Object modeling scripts
= = =
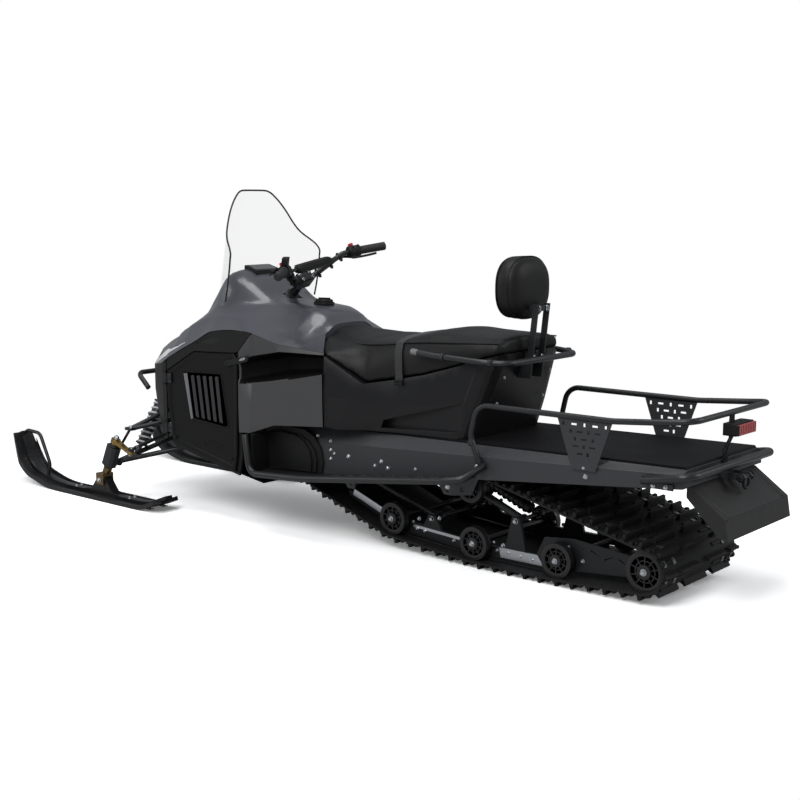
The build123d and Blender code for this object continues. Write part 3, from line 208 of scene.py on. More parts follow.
def skin(rings, ends=True, closed=True):
    """Loft through rings of as many points each, in mm: (points, faces)."""
    count = len(rings[0])
    points = [p for ring in rings for p in ring]
    faces = []
    for i in range(len(rings) - 1):
        for k in range(count if closed else count - 1):
            a, b = i * count + k, i * count + (k + 1) % count
            faces.append((a, b, b + count, a + count))
    if ends:
        faces.append(tuple(range(count))[::-1])
        faces.append(tuple((len(rings) - 1) * count + k for k in range(count)))
    return points, faces


def plate(outline, low, high, axis="y"):
    """Flat outline, in the two axes other than its thickness axis, from low to high."""
    place = {"x": lambda p, t: (t, p[0], p[1]), "y": lambda p, t: (p[0], t, p[1]), "z": lambda p,
             t: (p[0], p[1], t)}[axis]
    return skin([[place(p, t) for p in outline] for t in (low, high)])


def slab(x, y, z):
    """Block from ranges along the three axes."""
    return plate([(x[0], z[0]), (x[1], z[0]), (x[1], z[1]), (x[0], z[1])], y[0], y[1])


def turned(profile, at, axis, steps=24):
    """Body of revolution: (radius, height) profile along an axis through a point."""
    axis = Vector(axis).normalized()
    side = axis.orthogonal().normalized()
    front = axis.cross(side)
    at = Vector(at)
    rings = []
    for r, h in profile:
        rings.append([tuple(at + axis * h + (side * math.cos(t) + front * math.sin(t)) * max(r, 0.01))
                      for t in circle_angles(steps)])
    return skin(rings)


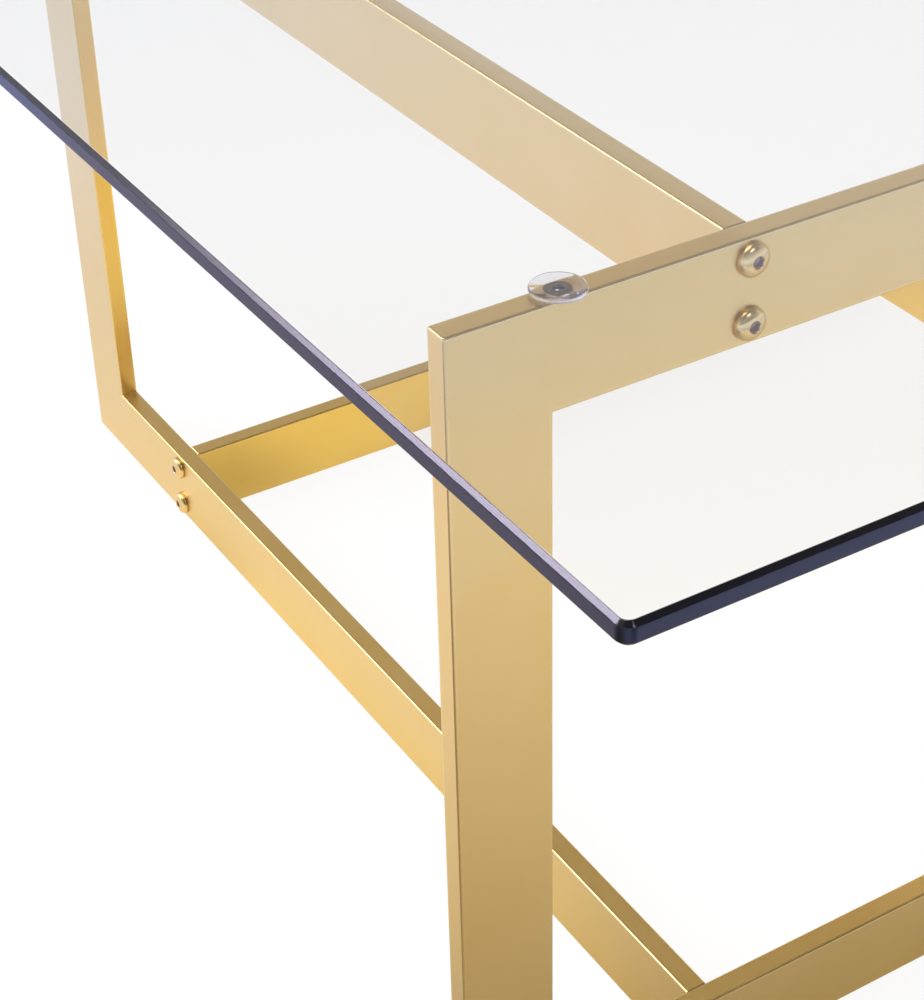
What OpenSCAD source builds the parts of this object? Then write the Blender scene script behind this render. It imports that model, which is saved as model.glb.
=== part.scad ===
// Square glass-top coffee table on a pinwheel base.
// Four equal C-shaped frames of flat tube are bolted together, each butting against the next one's
// inner face. The glass lies loose on four clear bumpers. The origin is on the floor under the centre.

/* [Table] */
// Height from the floor to the upper face of the glass
table_h = 400; // [300:5:480]
// Side of the square glass top
top_side = 805; // [740:5:1000]

/* [Glass] */
// Thickness of the glass
glass_t = 8; // [6:1:12]
// Radius of the glass corners, seen from above
glass_corner_r = 4.5; // [3:0.5:30]
// Width of the ground bevel on every glass edge
glass_bevel = 1.5; // [0.5:0.25:2.5]

/* [Frames] */
// Width of the square core between the outer faces of opposite frames
core_w = 500; // [440:10:560]
// Distance from a frame's outer face to the tip of the neighbouring leg that stands past it
arm = 112.5; // [60:0.5:120]
// Width of the tube, seen as the tall face of a rail
bar_w = 40; // [36:1:60]
// Thickness of the tube
bar_t = 10; // [10:0.5:16]
// Wall thickness of the tube
wall = 1.2; // [1:0.1:1.5]
// Radius of the tube's long edges
edge_r = 1; // [0.8:0.1:1.2]

/* [Bolts] */
// Distance between the two bolts of a joint
bolt_pitch = 24; // [20:1:24]
// Diameter of the bolt shank
bolt_d = 5.9; // [4.9:0.1:5.9]
// Length of the bolt under its head
bolt_len = 30; // [24:1:38]
// Diameter of the bolt head
head_d = 12.6; // [12:0.2:15]
// Height of the bolt head
head_h = 3.8; // [3.5:0.1:5]
// Rounding radius of the head's rim
head_round_r = 2.3; // [2:0.1:3.2]
// Width across the flats of the hex socket
socket_w = 4; // [3:0.5:5]
// Depth of the hex socket
socket_depth = 2.6; // [2:0.1:3]

/* [Bumpers] */
// Diameter of the clear disc under the glass
bumper_d = 19; // [14:1:24]
// Thickness of the clear disc
bumper_h = 2.5; // [1.5:0.5:4]
// Diameter of the stem in the rail
stem_d = 6; // [4:0.5:6]
// Length of the stem below the disc
stem_len = 6; // [4:1:12]
// Distance from the tip of the leg to the bumper's centre
bumper_inset = 45; // [30:1:100]

/* [Hidden] */
$fn = 64;
// Amount by which cutting shapes run past the faces they cut
over = 1;
SIDES = ["front", "right", "back", "left"];
LEVELS = ["top", "bottom"];

frame_h = table_h - glass_t - bumper_h;
face_at = core_w / 2;
leg_tip = face_at + arm;
butt_at = face_at - bar_t;
rail_len = leg_tip + butt_at;
// Middle of the thickness of the neighbouring tube, which is where its bolts go in
bolt_at = face_at - bar_t / 2;

cavity_w = bar_w - 2 * wall;
cavity_t = bar_t - 2 * wall;
plug_len = 30;
thread_d = 6;
bolt_hole_d = 6.6;
bolt_tip_bevel = 0.8;
socket_corner_d = socket_w / cos(30);
stem_hole_d = stem_d + 0.4;
bumper_bevel = 0.3;

// Rectangle with round corners, made of true arcs
module round_rect(size, r) {
    square([size.x - 2 * r, size.y], center = true);
    square([size.x, size.y - 2 * r], center = true);
    for (x = [-1, 1], y = [-1, 1])
        translate([x * (size.x / 2 - r), y * (size.y / 2 - r)])
            circle(r);
}

// Straight tube from the origin along +X, with its tall faces looking along Y
module tube(length) {
    rotate([90, 0, 90])
        linear_extrude(length)
            difference() {
                round_rect([bar_t, bar_w], edge_r);
                square([cavity_t, cavity_w], center = true);
            }
}

// Waste beyond a 45 degree mitre whose outer corner is at the start of a tube's upper edge
module mitre_waste() {
    translate([0, 0, bar_w / 2])
        rotate([0, 45, 0])
            translate([-bar_w, -bar_w, -bar_w])
                cube([3 * bar_w, 2 * bar_w, bar_w]);
}

// Tube with its start mitred, and its far end too if both is true
module mitred_tube(length, both = false) {
    difference() {
        tube(length);
        mitre_waste();
        if (both)
            translate([length, 0, 0])
                mirror([1, 0, 0])
                    mitre_waste();
    }
}

// Puts a child that is drawn about a rail's axis at the height of the top or the bottom rail.
// The bottom rail is the top one turned upside down.
module at_level(level) {
    if (level == "top")
        translate([0, 0, frame_h - bar_w / 2])
            children();
    else
        translate([0, 0, bar_w / 2])
            mirror([0, 0, 1])
                children();
}

// Puts a child at the middle of the front frame's thickness
module in_front_frame() {
    translate([0, bar_t / 2 - face_at, 0])
        children();
}

// The two holes that the neighbouring frame's bolts pass through
module bolt_holes() {
    for (z = [-1, 1])
        translate([-bolt_at, 0, z * bolt_pitch / 2])
            rotate([90, 0, 0])
                cylinder(d = bolt_hole_d, h = bar_t + 2 * over, center = true);
}

module rail() {
    difference() {
        translate([-leg_tip, 0, 0])
            mitred_tube(rail_len);
        bolt_holes();
    }
}

module top_rail() {
    color("#d9bd83")
        in_front_frame()
            at_level("top")
                difference() {
                    rail();
                    translate([bumper_inset - leg_tip, 0, bar_w / 2 - wall - over])
                        cylinder(d = stem_hole_d, h = wall + 2 * over);
                }
}

module bottom_rail() {
    color("#d3b06c")
        in_front_frame()
            at_level("bottom")
                rail();
}

module leg() {
    color("#dfc58d")
        in_front_frame()
            translate([bar_w / 2 - leg_tip, 0, 0])
                rotate([0, -90, 0])
                    mitred_tube(frame_h, both = true);
}

// Threaded block that fills the open end of a rail
module plug(level) {
    color("#8f8f8c")
        in_front_frame()
            at_level(level)
                difference() {
                    translate([butt_at - plug_len, -cavity_t / 2, -cavity_w / 2])
                        cube([plug_len, cavity_t, cavity_w]);
                    for (z = [-1, 1])
                        translate([butt_at - plug_len - over, 0, z * bolt_pitch / 2])
                            rotate([0, 90, 0])
                                cylinder(d = thread_d, h = plug_len + 2 * over);
                }
}

// Half outline of the bolt, from its tip up to the flat of its head
module bolt_outline() {
    head_r = head_d / 2;
    difference() {
        union() {
            translate([0, -bolt_len])
                square([bolt_d / 2, bolt_len]);
            square([head_r, head_h - head_round_r]);
            square([head_r - head_round_r, head_h]);
            intersection() {
                translate([head_r - head_round_r, head_h - head_round_r])
                    circle(head_round_r);
                square([head_r, head_h]);
            }
        }
        translate([bolt_d / 2, -bolt_len])
            rotate(45)
                square(sqrt(2) * bolt_tip_bevel, center = true);
    }
}

// Bolt through the front frame into the left frame's rail; place is 1 for the upper one, -1 for the lower
module bolt(level, place) {
    rail_z = level == "top" ? frame_h - bar_w / 2 : bar_w / 2;
    color("#c9a45c")
        translate([-bolt_at, -face_at, rail_z + place * bolt_pitch / 2])
            rotate([90, 0, 0])
                difference() {
                    rotate_extrude()
                        bolt_outline();
                    translate([0, 0, head_h - socket_depth])
                        cylinder(d = socket_corner_d, h = socket_depth + over, $fn = 6);
                }
}

// Clear disc with a stem that drops into the hole in the top rail
module bumper() {
    color("#dfe6ea", 0.6)
        translate([bumper_inset - leg_tip, bar_t / 2 - face_at, frame_h])
            rotate_extrude() {
                polygon([
                    [0, 0],
                    [bumper_d / 2 - bumper_bevel, 0],
                    [bumper_d / 2, bumper_bevel],
                    [bumper_d / 2, bumper_h - bumper_bevel],
                    [bumper_d / 2 - bumper_bevel, bumper_h],
                    [0, bumper_h]
                ]);
                translate([0, -stem_len])
                    square([stem_d / 2, stem_len]);
            }
}

// Bevelled slab section, half_w wide to the right of the origin and the glass's thickness high
module glass_outline(half_w) {
    polygon([
        [0, 0],
        [half_w - glass_bevel, 0],
        [half_w, glass_bevel],
        [half_w, glass_t - glass_bevel],
        [half_w - glass_bevel, glass_t],
        [0, glass_t]
    ]);
}

// Half of the slab without its corners: the bevelled edge along +Y and the glass behind it
module glass_half() {
    run = top_side - 2 * glass_corner_r;
    translate([-run / 2, 0, 0])
        rotate([90, 0, 90])
            linear_extrude(run)
                glass_outline(top_side / 2);
}

module glass_top() {
    corner_at = top_side / 2 - glass_corner_r;
    color("#cfe0e4", 0.4)
        translate([0, 0, frame_h + bumper_h]) {
            for (turn = [0 : 90 : 270])
                rotate(turn)
                    glass_half();
            for (x = [-1, 1], y = [-1, 1])
                translate([x * corner_at, y * corner_at, 0])
                    rotate_extrude()
                        glass_outline(glass_corner_r);
        }
}

glass_top();
for (i = [0 : 3])
    rotate(90 * i) {
        top_rail();
        leg();
        bottom_rail();
        bumper();
        for (level = LEVELS) {
            plug(level);
            bolt(level, 1);
            bolt(level, -1);
        }
    }
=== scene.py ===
"""Looks of the square glass-top coffee table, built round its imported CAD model. Metres, Z up.

The visible pieces are four C-shaped brass frames, their sixteen bolts, four clear bumpers and the glass.
The steel plugs in the rail ends stay CAD nodes and only get a material.
"""
import math
import random

import bmesh
import bpy
from mathutils import Matrix, Vector


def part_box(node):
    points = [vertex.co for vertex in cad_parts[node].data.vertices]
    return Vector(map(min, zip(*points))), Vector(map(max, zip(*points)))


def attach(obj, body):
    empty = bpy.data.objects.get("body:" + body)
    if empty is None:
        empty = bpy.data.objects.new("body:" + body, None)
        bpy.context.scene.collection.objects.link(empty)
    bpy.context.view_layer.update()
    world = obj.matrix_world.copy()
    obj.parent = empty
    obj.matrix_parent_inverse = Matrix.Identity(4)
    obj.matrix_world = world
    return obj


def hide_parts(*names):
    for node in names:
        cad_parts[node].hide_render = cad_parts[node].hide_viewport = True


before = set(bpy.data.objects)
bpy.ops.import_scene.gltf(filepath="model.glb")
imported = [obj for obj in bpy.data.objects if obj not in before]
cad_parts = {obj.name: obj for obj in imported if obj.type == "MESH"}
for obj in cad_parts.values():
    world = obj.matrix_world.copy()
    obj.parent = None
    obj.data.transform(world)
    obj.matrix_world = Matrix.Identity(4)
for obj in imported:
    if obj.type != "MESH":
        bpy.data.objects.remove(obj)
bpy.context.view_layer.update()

SIDES = ("front", "right", "back", "left")
LEVELS = ("top", "bottom")
PLACES = ("upper", "lower")
RNG = random.Random(20)
MM = 0.001
JOIN_DISTANCE = 1e-7

# Tube
WALL = 1.2 * MM
TUBE_ROUND = 0.9 * MM
CAVITY_ROUND = 0.2 * MM
ROUND_STEPS = 5
SUPPORT = 0.8 * MM
OUTER_BEND = 0.8 * MM
INNER_BEND = 0.5 * MM
BEND_STEPS = 4
END_CHAMFER = 0.3 * MM
BOLT_HOLE_R = 3.3 * MM
STEM_HOLE_R = 3.2 * MM
HOLE_STEPS = 40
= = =
### GIVEN EXERCISE
The line with "glass_top();" marks the start and the line with "cad_parts[node].hide_render = cad_parts[node].hide_viewport" marks the end; transcribe every line in that stretch, unchanged.

### EXERCISE RESULT
glass_top();
for (i = [0 : 3])
    rotate(90 * i) {
        top_rail();
        leg();
        bottom_rail();
        bumper();
        for (level = LEVELS) {
            plug(level);
            bolt(level, 1);
            bolt(level, -1);
        }
    }
=== scene.py ===
"""Looks of the square glass-top coffee table, built round its imported CAD model. Metres, Z up.

The visible pieces are four C-shaped brass frames, their sixteen bolts, four clear bumpers and the glass.
The steel plugs in the rail ends stay CAD nodes and only get a material.
"""
import math
import random

import bmesh
import bpy
from mathutils import Matrix, Vector


def part_box(node):
    points = [vertex.co for vertex in cad_parts[node].data.vertices]
    return Vector(map(min, zip(*points))), Vector(map(max, zip(*points)))


def attach(obj, body):
    empty = bpy.data.objects.get("body:" + body)
    if empty is None:
        empty = bpy.data.objects.new("body:" + body, None)
        bpy.context.scene.collection.objects.link(empty)
    bpy.context.view_layer.update()
    world = obj.matrix_world.copy()
    obj.parent = empty
    obj.matrix_parent_inverse = Matrix.Identity(4)
    obj.matrix_world = world
    return obj


def hide_parts(*names):
    for node in names:
        cad_parts[node].hide_render = cad_parts[node].hide_viewport = True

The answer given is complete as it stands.